El temor visceral a las reformas que tienen ciertos sectores de la economía y de la política nacional no se compadece con los intereses de mediano y largo plazo del capitalismo nacional, ni con las visiones de los sectores de las altas finanzas internacionales que hablan por la boca del FMI.
La directora gerente del Fondo Monetario Internacional (FMI), Kristalina Georgieva, estuvo recientemente en Chile, y en el contexto de su apretada agenda de trabajo se dio tiempo para conceder una entrevista a un medio local, en la cual vertió reflexiones que son importantes de conocer y de procesar.
Consultada sobre la situación y las perspectivas de la economía chilena respondió que –para efectos de volver a tasas elevadas de crecimiento– el país necesita reformas estructurales, mencionando específicamente los cambios en la salud y la educación. En sus propias palabras:
“Primero, reformas estructurales que apuntalen una mayor productividad y mejores perspectivas de crecimiento, invirtiendo en educación de alta calidad, en habilidades para el futuro”.
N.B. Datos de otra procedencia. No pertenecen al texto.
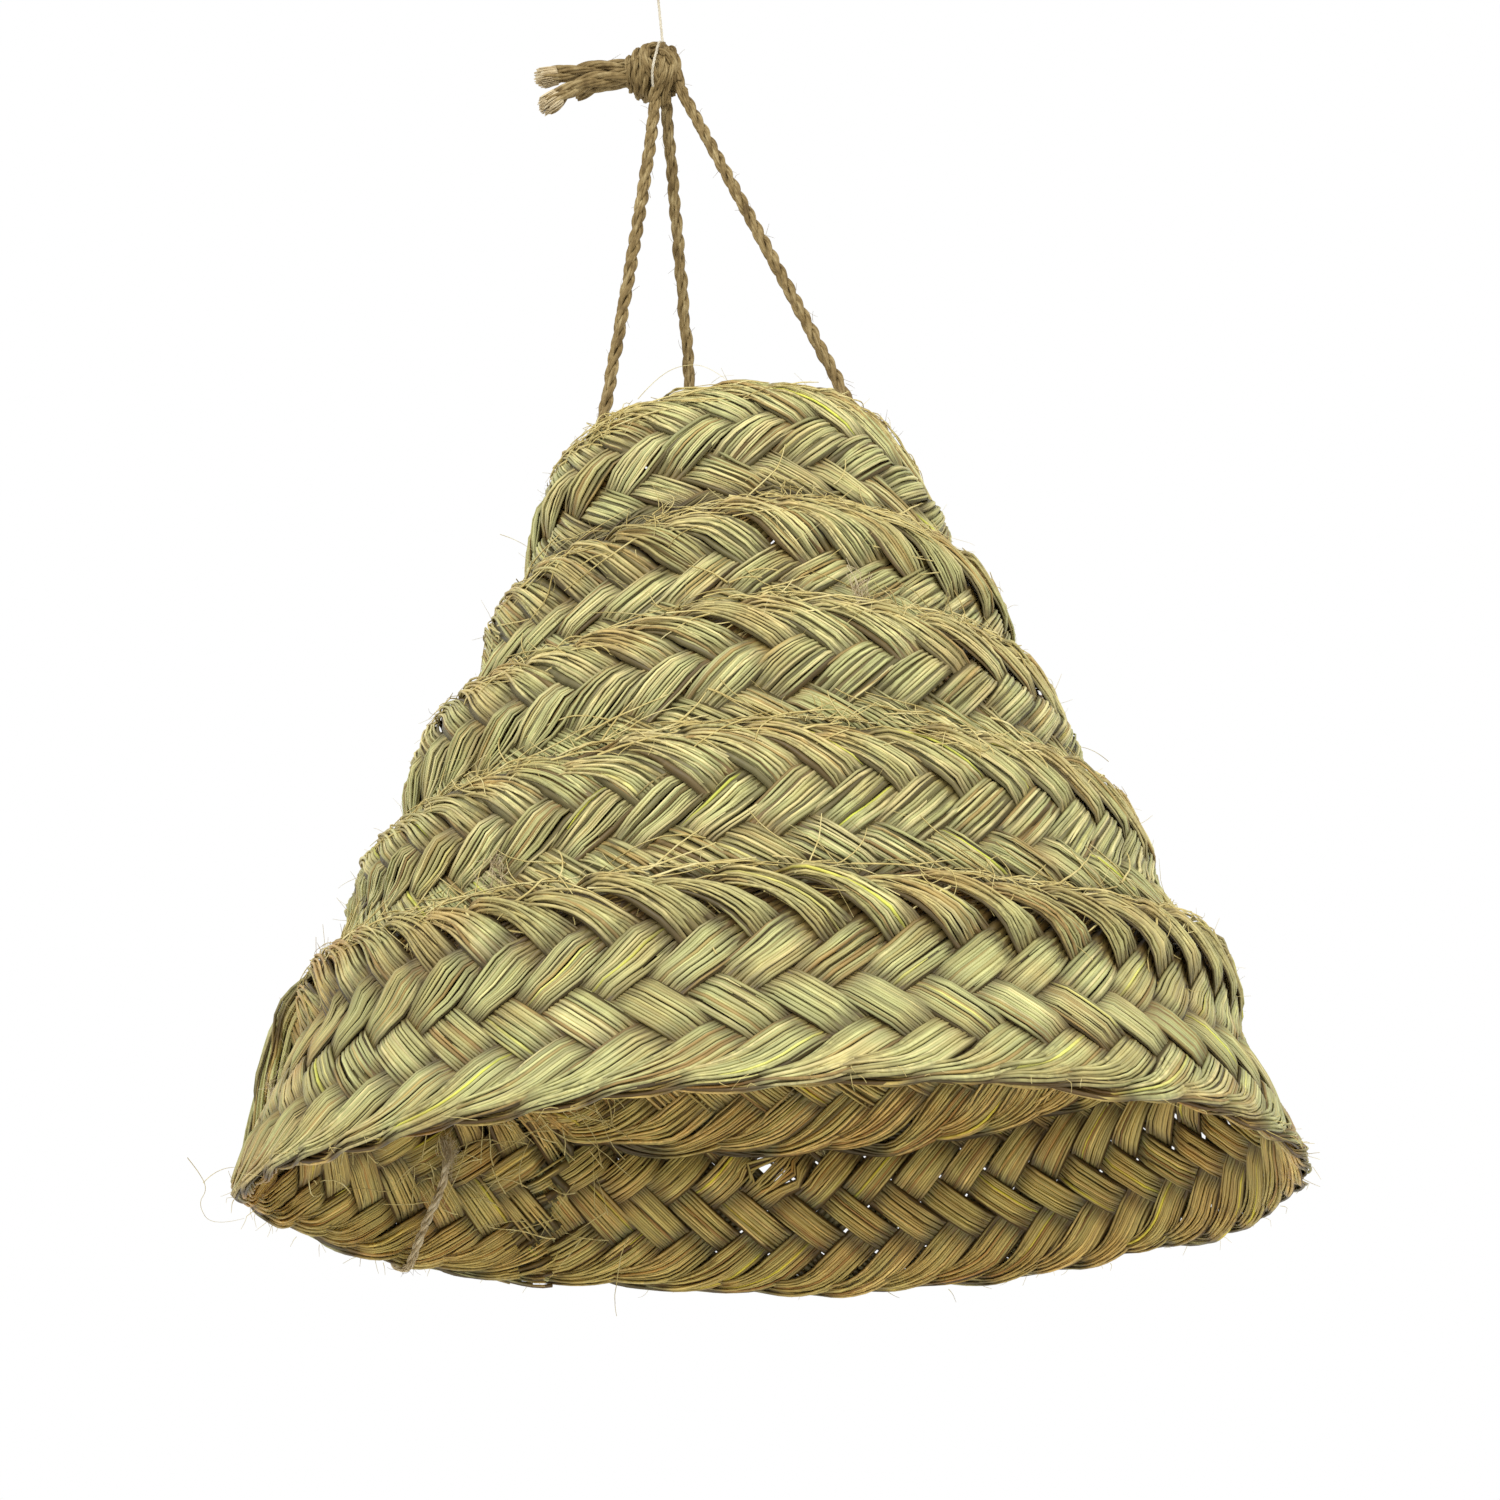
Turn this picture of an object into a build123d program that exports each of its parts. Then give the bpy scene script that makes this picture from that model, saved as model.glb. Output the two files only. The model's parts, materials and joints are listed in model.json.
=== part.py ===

Solo en segundo lugar la directora gerente del FMI menciona la necesidad de agilizar los trámites para efectos de la inversión.
Entre los economistas –y entre los sectores políticos que piensan y deciden sobre estas cuestiones– ha estado presente, desde hace mucho tiempo, la disyuntiva entre crecer para poder llevar adelante reformas, o llevar adelante reformas para poder crecer.
En el contexto nacional, la derecha económica y política ni se asoma a la posibilidad de reformas estructurales. Las rechazan con toda la batería de argumentos y medios que están a su disposición, que no son pocos. Solo adhieren con fuerza a la necesidad de invertir y de crecer, e incluso en esos campos, con una serie de condicionamientos. Esas actividades económicas siempre son importantes. Sin inversión no hay crecimiento posible, aun cuando no toda inversión tiene el mismo impacto sobre el crecimiento. Pero, además, la actual coyuntura por la cual atraviesa el país pone de relieve que se ha llegado a una situación de caída sostenida de la productividad de los factores productivos y que seguir invirtiendo sin solucionar los problemas estructurales que enfrenta el país solo asegura, en el mejor de los casos, un crecimiento de escasa significación económica y social.
Al mismo tiempo, en la prédica de esos sectores económicos y políticos no se pone una cosa primero y la otra después, sino que se pone una cosa primero y la otra nunca jamás. En algunas ocasiones, según ellos, no hay que hacer reformas porque se está creciendo y no hay que detener ese proceso de crecimiento, y en otras, no hay que hacer reforma porque se está en una etapa de estancamiento económico y las eventuales reformas complotarían contra el crecimiento posible y deseable. Por lo tanto, no hay que hacer reformas nunca.
Cuando el FMI habla de reformas, al igual que cuando lo hace el actual Gobierno y las fuerzas que lo apoyan, no están pensando en cambios radicales que pongan en jaque el sistema capitalista, ni el funcionamiento normal de los mercados. Eso no sería esperable de un organismo como el FMI. Las reformas en el campo de la educación y de la salud, por ejemplo, pondrían a disposición del mercado una nueva generación de jóvenes trabajadores más sana y más educada y, por ambas razones, más productiva laboralmente, con lo cual todos los sectores productivos podrían invertir y crecer más y mejor.
La reforma tributaria y la reforma previsional, además de tener detrás una carga alta de justicia y equidad social, tendrían, en caso de consumarse, un impacto positivo sobre el crecimiento de la demanda y el consumo internos, lo cual es una condición favorable para el desarrollo de grandes, medianas y pequeñas empresas.
Por lo tanto, el temor visceral a las reformas que tienen ciertos sectores de la economía y de la política nacional no se compadece con los intereses de mediano y largo plazo del capitalismo nacional, ni con las visiones de los sectores de las altas finanzas internacionales que hablan por la boca del FMI.